#### [WHAT YOU WILL DO]
Set out each line from the following listing that includes the word "bending".

#### [THE RECORDS]
★ ★ ★ ★ ★

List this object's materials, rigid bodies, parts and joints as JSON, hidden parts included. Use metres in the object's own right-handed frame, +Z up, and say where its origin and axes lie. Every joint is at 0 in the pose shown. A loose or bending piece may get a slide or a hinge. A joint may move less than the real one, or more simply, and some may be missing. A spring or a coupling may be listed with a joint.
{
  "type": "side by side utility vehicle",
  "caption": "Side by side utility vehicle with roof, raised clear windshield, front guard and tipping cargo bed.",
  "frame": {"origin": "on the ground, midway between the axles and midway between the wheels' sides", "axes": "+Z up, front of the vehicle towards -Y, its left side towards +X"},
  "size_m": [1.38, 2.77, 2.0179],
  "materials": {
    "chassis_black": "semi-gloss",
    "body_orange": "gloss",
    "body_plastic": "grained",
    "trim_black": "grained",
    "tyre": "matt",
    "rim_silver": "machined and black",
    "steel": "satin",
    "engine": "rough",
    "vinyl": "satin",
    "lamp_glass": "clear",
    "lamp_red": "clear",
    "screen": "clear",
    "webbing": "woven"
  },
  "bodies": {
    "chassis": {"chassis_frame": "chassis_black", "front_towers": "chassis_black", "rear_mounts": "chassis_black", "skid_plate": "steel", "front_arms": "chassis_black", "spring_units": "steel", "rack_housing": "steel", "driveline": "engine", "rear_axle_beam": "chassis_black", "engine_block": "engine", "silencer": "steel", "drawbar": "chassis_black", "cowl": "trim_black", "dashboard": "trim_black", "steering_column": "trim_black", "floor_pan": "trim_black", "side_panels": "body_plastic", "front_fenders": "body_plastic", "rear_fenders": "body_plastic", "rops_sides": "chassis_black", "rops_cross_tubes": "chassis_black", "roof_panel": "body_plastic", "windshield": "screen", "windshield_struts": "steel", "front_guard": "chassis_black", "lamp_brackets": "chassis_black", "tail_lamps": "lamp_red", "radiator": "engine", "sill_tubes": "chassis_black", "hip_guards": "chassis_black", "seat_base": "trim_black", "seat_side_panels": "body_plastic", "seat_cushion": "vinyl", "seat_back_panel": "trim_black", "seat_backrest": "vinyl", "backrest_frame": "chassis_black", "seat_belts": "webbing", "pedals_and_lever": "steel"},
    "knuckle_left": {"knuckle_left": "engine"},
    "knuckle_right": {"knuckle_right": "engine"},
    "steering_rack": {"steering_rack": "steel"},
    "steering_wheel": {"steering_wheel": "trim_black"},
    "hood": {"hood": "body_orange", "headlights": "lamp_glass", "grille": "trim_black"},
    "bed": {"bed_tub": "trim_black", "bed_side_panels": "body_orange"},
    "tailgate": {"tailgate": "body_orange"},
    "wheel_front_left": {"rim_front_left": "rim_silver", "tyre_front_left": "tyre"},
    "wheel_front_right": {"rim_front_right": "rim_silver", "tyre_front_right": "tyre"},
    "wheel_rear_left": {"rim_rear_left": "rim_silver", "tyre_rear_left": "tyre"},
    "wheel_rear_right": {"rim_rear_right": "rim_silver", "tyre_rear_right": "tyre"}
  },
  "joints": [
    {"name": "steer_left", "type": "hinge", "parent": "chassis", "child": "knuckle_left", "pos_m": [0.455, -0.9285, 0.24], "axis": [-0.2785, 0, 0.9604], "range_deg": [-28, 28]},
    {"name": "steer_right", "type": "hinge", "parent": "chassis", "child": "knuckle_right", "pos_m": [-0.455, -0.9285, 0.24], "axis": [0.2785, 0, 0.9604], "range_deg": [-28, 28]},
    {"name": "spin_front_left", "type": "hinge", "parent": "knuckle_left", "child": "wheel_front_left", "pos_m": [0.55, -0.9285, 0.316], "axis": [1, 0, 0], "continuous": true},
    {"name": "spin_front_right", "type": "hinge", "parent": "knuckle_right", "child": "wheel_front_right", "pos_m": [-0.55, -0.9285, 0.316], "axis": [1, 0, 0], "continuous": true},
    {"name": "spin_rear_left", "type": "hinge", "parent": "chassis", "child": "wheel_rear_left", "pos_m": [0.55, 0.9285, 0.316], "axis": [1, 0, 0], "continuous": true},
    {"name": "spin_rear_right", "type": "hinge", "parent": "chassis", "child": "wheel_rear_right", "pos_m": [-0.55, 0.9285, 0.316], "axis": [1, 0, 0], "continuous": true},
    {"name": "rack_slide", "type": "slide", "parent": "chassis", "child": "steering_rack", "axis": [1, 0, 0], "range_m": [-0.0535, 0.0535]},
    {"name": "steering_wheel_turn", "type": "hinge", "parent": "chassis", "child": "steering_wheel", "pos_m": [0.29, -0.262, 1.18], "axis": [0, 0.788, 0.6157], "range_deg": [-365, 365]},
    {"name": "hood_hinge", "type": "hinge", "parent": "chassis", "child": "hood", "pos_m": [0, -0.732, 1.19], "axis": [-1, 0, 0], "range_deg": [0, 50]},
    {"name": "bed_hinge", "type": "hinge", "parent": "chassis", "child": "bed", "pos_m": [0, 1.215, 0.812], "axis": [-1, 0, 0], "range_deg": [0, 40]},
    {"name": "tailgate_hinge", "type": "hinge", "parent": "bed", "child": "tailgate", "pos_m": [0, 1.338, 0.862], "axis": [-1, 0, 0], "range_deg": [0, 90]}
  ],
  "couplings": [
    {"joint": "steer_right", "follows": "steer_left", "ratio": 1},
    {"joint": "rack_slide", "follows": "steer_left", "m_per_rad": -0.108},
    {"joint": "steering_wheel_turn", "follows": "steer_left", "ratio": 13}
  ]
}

★ ★ ★ ★ ★

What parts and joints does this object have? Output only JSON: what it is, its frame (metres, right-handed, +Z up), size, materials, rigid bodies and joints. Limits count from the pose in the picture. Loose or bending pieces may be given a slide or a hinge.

★ ★ ★ ★ ★

#### [WRITTEN SOLUTION]
List this object's materials, rigid bodies, parts and joints as JSON, hidden parts included. Use metres in the object's own right-handed frame, +Z up, and say where its origin and axes lie. Every joint is at 0 in the pose shown. A loose or bending piece may get a slide or a hinge. A joint may move less than the real one, or more simply, and some may be missing. A spring or a coupling may be listed with a joint.
What parts and joints does this object have? Output only JSON: what it is, its frame (metres, right-handed, +Z up), size, materials, rigid bodies and joints. Limits count from the pose in the picture. Loose or bending pieces may be given a slide or a hinge.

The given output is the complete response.